I hear depression is different for everyone. But how I explain it... how I can try... is that I have my really bad days. I confide in friends and they say, listen bitch you're fabulous, and we laugh and watch Stepmom and cry... and the iceberg of sadness I've allowed to freeze inside me gets only a fraction smaller. It's only a shred of sadness gone. A shaving of ice. And I tell myself, okay, I can do this. I feel strong. And then I stay up all night because my mind wanders to far away places where I have a new body and a new mind and a new life. Finally, I fall asleep so early into the morning I'm exhausted. When my alarm goes off, I hear it, I tell myself to get up... but that iceberg makes itself known. I remember that I.. well, am me. I'm not that new girl. It's a strange, strange thing to not like yourself. It's so personal. Friends will tell me that they don't like themselves and I'll think... listen bitch you're fabulous... you don't know the pain or the self guilt or hatred. It's such a personal thing to fear your own mind. So you sleep. You dream instead of getting up. You miss class and tell yourself your professor will think you're an idiot and doesn't give a shit about you, and that's the way it is. 

Sometimes it gets worse. I've become violently ill before, where my body just rejects itself. This is one thing I truly can't explain...it's only happened a few times and I just don't get it. I really don't. I've tried getting up and starting my day and my body says a big ol' fuck you and I don't move the rest of the day. I don't get it. How some days I'm convinced I can beat this thing and other days I'm convinced I don't stand a chance. 

I'm in a fog these days. And I don't know how I let that happen. Or if I let it happen? I thought I was on such a good path. And then the days pass so fast that you don't have time to check in with yourself and then three weeks goes by and life happens and you forget. You forget about the iceberg. And when that fucker makes itself known again... forget it, you're down for the count.
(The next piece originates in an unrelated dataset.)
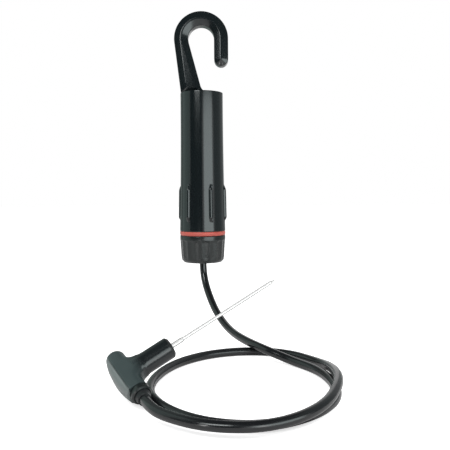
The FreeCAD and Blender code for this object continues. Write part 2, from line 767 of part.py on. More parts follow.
def handle_cavity():
    """Hollow of the crossbar and the bore up the stem."""
    half = BAR_THICK / 2 - HANDLE_WALL
    room = block((BAR_END + 2 * HANDLE_WALL, -half, PALM_SEAM - OVERCUT),
                 (BAR_START - 1.5 * HANDLE_WALL, half, BAR_FRONT - HANDLE_WALL))
    bore = rod(STEM_BORE_R, 0, NOSE_START + OVERCUT, STEM_AT)
    neck = Part.makeCylinder(BOOT_NECK_R + PRESS_GAP, 4 * HANDLE_WALL,
                             V(BAR_START - 2 * HANDLE_WALL, 0, 0), V(1, 0, 0))
    return [room, bore, neck]


def palm_side(low, high):
    """Slab across the handle between two heights."""
    return block((2 * BAR_END, -BAR_THICK, low), (-BAR_START, BAR_THICK, high))


def handle_body():
    body = handle_form().cut(palm_side(2 * PALM_CROWN, PALM_SEAM))
    return placed(body.cut(handle_cavity()).removeSplitter())


def handle_cover():
    cover = handle_form().common(palm_side(2 * PALM_CROWN, PALM_SEAM))
    half = BAR_THICK / 2 - SEAM_DEPTH
    kept = block((BAR_END + 2 * SEAM_DEPTH, -half, PALM_SEAM - OVERCUT),
                 (BAR_START - SEAM_DEPTH, half, PALM_SEAM + OVERCUT))
    groove = palm_side(PALM_SEAM - SEAM_GROOVE, PALM_SEAM + OVERCUT / 2).cut(kept)
    return placed(cover.cut(groove).removeSplitter())


def nose_ring():
    ring = turned(
        (BUSH_R + PRESS_GAP, NOSE_START - NOSE_SPIGOT),
        (STEM_BORE_R - PRESS_GAP, NOSE_START - NOSE_SPIGOT),
        (STEM_BORE_R - PRESS_GAP, NOSE_START),
        (STEM_R, NOSE_START),
        (STEM_R, STEM_END - NOSE_CHAMFER),
        (STEM_R - NOSE_CHAMFER, STEM_END),
        (BUSH_R + PRESS_GAP, STEM_END),
    )
    ring.translate(V(STEM_AT, 0, 0))
    return placed(ring)


def needle_bush():
    """Thick base of the needle, with a cone up to it and a hollow spigot inside it."""
    spigot = NEEDLE_BORE_R - PRESS_GAP
    bush = turned(
        (BUSH_BORE_R, BUSH_START),
        (BUSH_R, BUSH_START),
        (BUSH_R, BUSH_END - BUSH_CONE),
        (NEEDLE_R, BUSH_END),
        (spigot, BUSH_END),
        (spigot, BUSH_END + BUSH_SPIGOT),
        (BUSH_BORE_R, BUSH_END + BUSH_SPIGOT),
    )
    bush.translate(V(STEM_AT, 0, 0))
    return placed(bush)


def needle_tube():
    end = NEEDLE_END - TIP_LENGTH
    pipe = rod(NEEDLE_R, BUSH_END, end, STEM_AT)
    return placed(pipe.cut(rod(NEEDLE_BORE_R, BUSH_END - OVERCUT, end + OVERCUT, STEM_AT)))


def needle_tip():
    shoulder = NEEDLE_END - TIP_LENGTH
    spigot = NEEDLE_BORE_R - PRESS_GAP
    tip = turned(
        (0.0, shoulder - TIP_SPIGOT),
        (spigot, shoulder - TIP_SPIGOT),
        (spigot, shoulder),
        (NEEDLE_R, shoulder),
        (TIP_BLUNT_R, NEEDLE_END - TIP_BLUNT),
        (0.0, NEEDLE_END),
    )
    tip.translate(V(STEM_AT, 0, 0))
    return placed(tip)


def thermistor_low():
    return NEEDLE_END - TIP_LENGTH - TIP_SPIGOT - THERMISTOR_LENGTH - THERMISTOR_GAP


def thermistor():
    low = thermistor_low()
    bead = rod(THERMISTOR_R, low, low + THERMISTOR_LENGTH, STEM_AT)
    return placed(bead)


def sensor_leads():
    """Two fine wires from the bead down the needle, turned along the crossbar to the splices."""
    wires = []
    for side in (-0.5, 0.5):
        points = [(STEM_AT, side * SENSOR_WIRE_SPACING, thermistor_low())]
        for along, height, spacing in SENSOR_TURN:
            points.append((STEM_AT + along, side * spacing, height))
        wires.append(tube(points, SENSOR_WIRE_R))
    return placed(Part.makeCompound(wires))


def splice_places():
    return (-SPLICE_SPACING / 2, SPLICE_SPACING / 2)


def splice_sleeves():
    sleeves = []
    for y in splice_places():
        start = V(SPLICE_START, y, 0)
        sleeves.append(Part.makeCylinder(SPLICE_R, SPLICE_LENGTH, start, V(1, 0, 0)))
    return placed(Part.makeCompound(sleeves))


def cable_cores():
    """Two cores of the cable, from the splices into the boot."""
    start = SPLICE_START + SPLICE_LENGTH
    end = BOOT_NECK_START + CORE_DEPTH
    cores = []
    for y in splice_places():
        cores.append(Part.makeCylinder(WIRE_R, end - start, V(start, y, 0), V(1, 0, 0)))
    return placed(Part.makeCompound(cores))


def boot_collar():
    x = V(1, 0, 0)
    ring = turned(
        (BOOT_NECK_R + PRESS_GAP, BAR_START),
        (COLLAR_R, BAR_START),
        (COLLAR_R, COLLAR_END - COLLAR_ROUND),
        (COLLAR_R - COLLAR_ROUND, COLLAR_END),
        (BOOT_NECK_R + PRESS_GAP, COLLAR_END),
    )
    ring.rotate(V(0, 0, 0), V(0, 1, 0), 90)
    socket = Part.makeSphere(BALL_R + PRESS_GAP, x * BALL_AT)
    return placed(ring.cut(socket))


def cable_boot():
    """Moulded boot: a neck in the crossbar, a ball in the collar and a lip round the cable."""
    frame = handle_frame()
    x = V(1, 0, 0)
    low = BOOT_NECK_START
    neck = Part.makeCylinder(BOOT_NECK_R, BALL_AT - low, V(low, 0, 0), x)
    body = neck.fuse(Part.makeSphere(BALL_R, x * BALL_AT))
    wires = []
    for y in splice_places():
        start = V(low - OVERCUT, y, 0)
        wires.append(Part.makeCylinder(WIRE_R + PRESS_GAP, CORE_POCKET + OVERCUT, start, x))
    body = placed(body.cut(wires))
    ball = frame.multVec(x * BALL_AT)
    end = V(*ROUTE[-1])
    out = (V(*ROUTE[-2]) - end).normalize()
    lip = Part.makeCone(BOOT_LIP_R + BOOT_LIP_FLARE, BOOT_LIP_R, BOOT_LIP, ball, out)
    pocket = Part.makeCylinder(CABLE_R + PRESS_GAP, 3 * BOOT_LIP, end, out)
    return body.fuse(lip).cut(pocket).removeSplitter()


def save(node, shape):
    """Write one node and say how big it is."""
    solids = len(shape.Solids)
    shape.exportStep("parts/" + node + ".step")
    print(node, "solids", solids, "volume", round(shape.Volume, 1), "valid", shape.isValid())


NODES = {
    "hanging_hook": hanging_hook,
    "barrel": barrel,
    "seal_ring": seal_ring,
    "end_cap": end_cap,
    "carrier": carrier,
    "circuit_board": circuit_board,
    "board_socket": board_socket,
    "lead_plug": lead_plug,
    "lead_wires": lead_wires,
    "battery_cell": battery_cell,
    "cable": cable,
    "cable_tail": cable_tail,
    "cable_clamp": cable_clamp,
    "cable_grommet": cable_grommet,
    "grommet_washer": grommet_washer,
    "handle_body": handle_body,
    "handle_cover": handle_cover,
    "nose_ring": nose_ring,
    "needle_bush": needle_bush,
    "needle_tube": needle_tube,
    "needle_tip": needle_tip,
    "thermistor": thermistor,
    "sensor_leads": sensor_leads,
    "splice_sleeves": splice_sleeves,
    "cable_cores": cable_cores,
    "boot_collar": boot_collar,
    "cable_boot": cable_boot,
}

for name, make in NODES.items():
    save(name, make())

for number, chip in enumerate(CHIPS, 1):
    save("board_chip_" + str(number), board_chip(chip))

for number, place in enumerate(screw_places(), 1):
    save("board_screw_" + str(number), board_screw(place))

save("battery_clip_low", battery_clip(CELL_LOW, -1))
save("battery_clip_high", battery_clip(CELL_LOW + CELL_LENGTH + CELL_NUB, 1))
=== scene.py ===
from math import asin, cos, pi, radians, sin, sqrt, tan

import bmesh
import bpy
from mathutils import Matrix, Vector

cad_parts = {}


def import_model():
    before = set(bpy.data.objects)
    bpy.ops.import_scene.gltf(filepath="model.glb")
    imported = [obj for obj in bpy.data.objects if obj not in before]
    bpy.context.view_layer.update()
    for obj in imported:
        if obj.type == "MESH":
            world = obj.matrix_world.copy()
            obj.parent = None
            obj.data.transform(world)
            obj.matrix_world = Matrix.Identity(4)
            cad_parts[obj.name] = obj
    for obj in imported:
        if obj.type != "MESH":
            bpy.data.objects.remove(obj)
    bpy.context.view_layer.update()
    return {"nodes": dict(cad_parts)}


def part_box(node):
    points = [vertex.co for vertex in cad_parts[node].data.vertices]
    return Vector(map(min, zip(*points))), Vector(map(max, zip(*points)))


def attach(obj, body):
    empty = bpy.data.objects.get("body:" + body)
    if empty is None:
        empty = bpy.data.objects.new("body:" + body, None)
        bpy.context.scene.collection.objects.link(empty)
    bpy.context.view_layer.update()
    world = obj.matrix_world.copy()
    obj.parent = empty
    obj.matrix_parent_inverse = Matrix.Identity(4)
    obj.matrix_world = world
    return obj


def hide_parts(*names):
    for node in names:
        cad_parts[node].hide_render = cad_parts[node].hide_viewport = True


# Hanging soil thermometer probe, in metres. The origin is the centre of the hook's arch,
# +Z is up, the hook's mouth is towards +X and the front towards -Y.
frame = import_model()
NODES = frame["nodes"]
MM = 0.001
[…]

I'm down for the count. And the worst part? For the first time... I don't feel anything. I'm in the fog. So... I don't know how to fix this. I've never been here. Am I scared? A little. Am I pissed? No. Am I confused? You bet. I have no idea how to get out of this one... I feel like my life is mistake after mistake and pretending that it's youth. But is it? Right now I'm so bored with my life... and that's insane because I'm surrounded by groovy people in a groovy town. But I'm so bored. I'm so lonely. This fog, this level of sadness that has caused me not to feel much of anything... it's exhausting. I didn't even know it was exhausting, I didn't even know it was there until now. And I want it to leave. No one can make that happen but me... but I'm scared. I want to feel strong again, I want that so bad. 

I'm lost today. I feel like a fake. Like I wear the smile and play a part... I wonder if anyone truly knows the real MacKenzie. I try so hard to be completely myself, always. But when you confuse yourself, when you're not sure who you are... does that cloud other people too? Am I passing along this fog? I hope not. 

This is going to be quite the path... quite the journey. I've always told myself to never make a bad day make me feel like I've lived a bad life. And I believe that, still. Maybe tomorrow will be better. Maybe tomorrow will be filled with realizations and clarity. Cheers to hope.